A few weeks ago there was a survey that said a certain percentage of moms hide in the bathroom.  When I read about it, I was in disbelief because I thought I was the only mom that did that.  At any moment in time, there are hundreds maybe thousands of us hiding out in the bathroom.  My time hiding out is usually very short.  I make a few faces at myself and take a deep breath.  I’m a proud member of the bathroom club!  After talking to a few other moms we each have our own special hiding place.

I’m a firm believer of leaving a room even for a second and walking back in with a new perspective.  I’m glad that so many of us moms are recognizing that we need that moment and that we take it — no matter where the hiding place is.

Valentine’s Day People Watcher

I hate to admit this but I am actually glad Valentine’s Day is almost over!  My husband and I aren’t in the best place right now so there’s no love googly eyes between us.  We went out to dinner with our kids tonight.  I am a self-confessed people watcher.  I made some observations about the tables around me.

Table 1:  Young couple obviously crazy about each other.  They were touchy, smiley and happy.  I guess they were probably almost 20 years old.  They looked like they were in love or lust.  I was their age 14 years ago.  It feels like 14 years ago.

Table 2:  Three generations of a family sitting together taking pictures of each other with a lot of talking and kids smiling.  It made me think of the last time my whole family was together like that at my grandparent’s wedding anniversary party.

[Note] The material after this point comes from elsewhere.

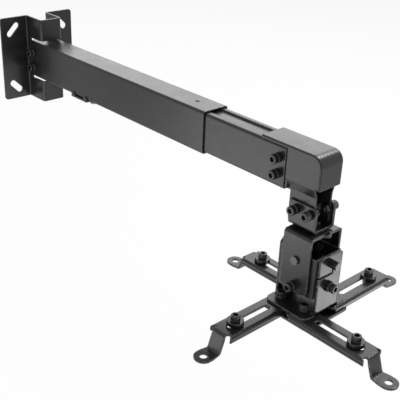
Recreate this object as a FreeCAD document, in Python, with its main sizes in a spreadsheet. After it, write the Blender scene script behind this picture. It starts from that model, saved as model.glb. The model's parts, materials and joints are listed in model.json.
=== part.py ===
import FreeCAD, Part
import math
import os
import Sketcher

# Telescopic wall arm for a projector.
# Millimetres. X runs out from the wall along the arm, Z is up, and the origin is the
# centre of the wall plate's back face.

SIZES = {
    # wall plate, one folded sheet with a raised middle
    "plate_wide": 112.0,
    "plate_tall": 114.0,
    "plate_sheet": 2.5,
    "plate_corner": 4.0,
    "hat_deep": 39.0,
    "slit_start": 10.0,
    "slit_play": 3.2,
    "wall_slot_wide": 8.5,
    "wall_slot_long": 23.0,
    "wall_slot_side": 18.0,
    "wall_slot_end": 17.0,
    "wall_bolt_out": 21.0,
    "wall_bolt_up": 10.0,
    # arm tubes
    "tube_wide": 36.0,
    "tube_tall": 50.0,
    "tube_wall": 1.5,
    "tube_corner": 3.0,
    "tube_start": 12.0,
    "tube_long": 355.0,
    "slide_gap": 0.5,
    "inner_long": 331.0,
    "inner_back": 32.0,
    "groove_wide": 17.0,
    "groove_deep": 2.0,
    "groove_stop": 34.0,
    "groove_hole": 4.0,
    "guide_back": 30.0,
    "guide_wide": 5.0,
    "clip_out": 129.0,
    "clip_long": 34.0,
    "clip_deep": 2.5,
    "clip_lobe": 7.0,
    "nub_out": 154.0,
    "nub_wide": 9.0,
    # elbow, a drawn hood that turns down into a neck
    "reach": 518.0,
    "hood_sheet": 2.0,
    "hood_rise": 3.5,
    "hood_lip": 3.3,
    "hood_overhang": 1.0,
    "hood_nose": 12.0,
    "hood_corner": 1.8,
    "hood_back": 65.0,
    "hood_side_back": 29.5,
    "hood_front": 14.0,
    "hood_face_drop": 9.0,
    "joggle_drop": 10.0,
    "neck_wide": 26.0,
    "neck_back": 24.5,
    "neck_front": 8.5,
    "neck_drop": 51.0,
    "tongue_long": 28.0,
    "tongue_tall": 40.0,
    "elbow_bolt_back": 42.0,
    "elbow_bolt_up": 8.75,
    # swivel bracket under the elbow
    "head_sheet": 2.5,
    "bracket_drop": 57.0,
    "bracket_tall": 28.0,
    "bracket_front": 13.0,
    "bracket_back": 21.5,
    "bracket_tail": 9.0,
    "bracket_tail_wide": 16.0,
    "bracket_corner": 6.0,
    "bracket_bolt_up": 19.5,
    "bracket_bolt_gap": 18.0,
    "bracket_bolt_back": 4.0,
    # swivel joint
    "swivel_bolt": 8.0,
    "swivel_head_wide": 13.0,
    "swivel_head_tall": 5.3,
    "swivel_nut_tall": 8.0,
    "disc_wide": 24.0,
    "disc_thick": 1.0,
    # yoke, tilting box and carrier
    "yoke_long": 36.0,
    "yoke_wide": 48.0,
    "yoke_tall": 67.0,
    "yoke_corner": 8.0,
    "yoke_tab": 5.5,
    "pivot_drop": 30.0,
    "pivot_bolt": 6.0,
    "pivot_head_wide": 9.0,
    "pivot_head_tall": 2.5,
    "stud_wide": 9.0,
    "stud_long": 9.0,
    "box_long": 48.0,
    "box_sheet": 2.0,
    "box_rise": 8.0,
    "box_drop": 38.0,
    "side_play": 1.0,
    "tilt_lock_radius": 30.0,
    "tilt_washer": 14.0,
    "tilt_range": 15.0,
    "roll_lock_radius": 27.0,
    "roll_range": 6.0,
    "arc_margin": 1.5,
    "carrier_wide": 35.0,
    "carrier_rise": 10.0,
    "carrier_drop": 55.0,
    "carrier_corner": 4.0,
    "base_long": 57.0,
    "base_wide": 68.0,
    "base_corner": 8.0,
    "base_relief": 0.8,
    "seam_wide": 2.2,
    "seam_drop": 13.5,
    "seam_side": 5.0,
    "clamp_long": 66.0,
    "clamp_corner": 6.0,
    "clamp_bolt_out": 16.0,
    "clamp_bolt_side": 21.5,
    # legs
    "leg_wide": 30.0,
    "leg_sheet": 2.0,
    "leg_deep": 7.0,
    "leg_back": 13.0,
    "leg_corner": 6.0,
    "leg_flange_end": 88.0,
    "leg_notch": 2.7,
    "leg_slot_wide": 7.0,
    "leg_slot_start": 17.0,
    "leg_slot_end": 77.6,
    "leg_bolt_out": 67.6,
    "neck_strip": 17.0,
    "foot_bend_in": 90.0,
    "foot_bend_out": 97.0,
    "foot_drop": 19.5,
    "foot_hole_out": 110.0,
    "foot_hole": 8.0,
    "foot_radius": 10.0,
    # M6 screws, washers and nuts
    "bolt": 6.0,
    "bolt_hole": 6.4,
    "bolt_head_wide": 10.0,
    "bolt_head_tall": 6.0,
    "bolt_tail": 1.5,
    "nut_wide": 10.0,
    "nut_tall": 5.0,
    "thread_gap": 0.1,
    "spring_washer": 10.4,
    "washer": 12.0,
    "clamp_washer": 11.0,
    "wide_washer": 18.0,
    "washer_thick": 1.6,
    # fits and bends
    "bend": 1.5,
    "seat_gap": 0.1,
    "rub_gap": 0.1,
    "pin_gap": 0.05,
}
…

Table 3:  Woman with two young kids.  They were just eating and the kids were quiet.  I wondered if maybe she was a single mom taking her kids out for Valentine’s Day.  She chatted with me about my son for a few moments and her kids seemed as silly as mine.  I wondered if one day I would be sitting in a restaurant with my kids, who I adore, single.

I am curious though what people would have thought about my husband, kids and I.  Maybe they would think, did that woman just let her kids have soda?  Yes, I did and it was just one little sip.  Perhaps they would analyze the way my husband and I interact or don’t interact. I wonder.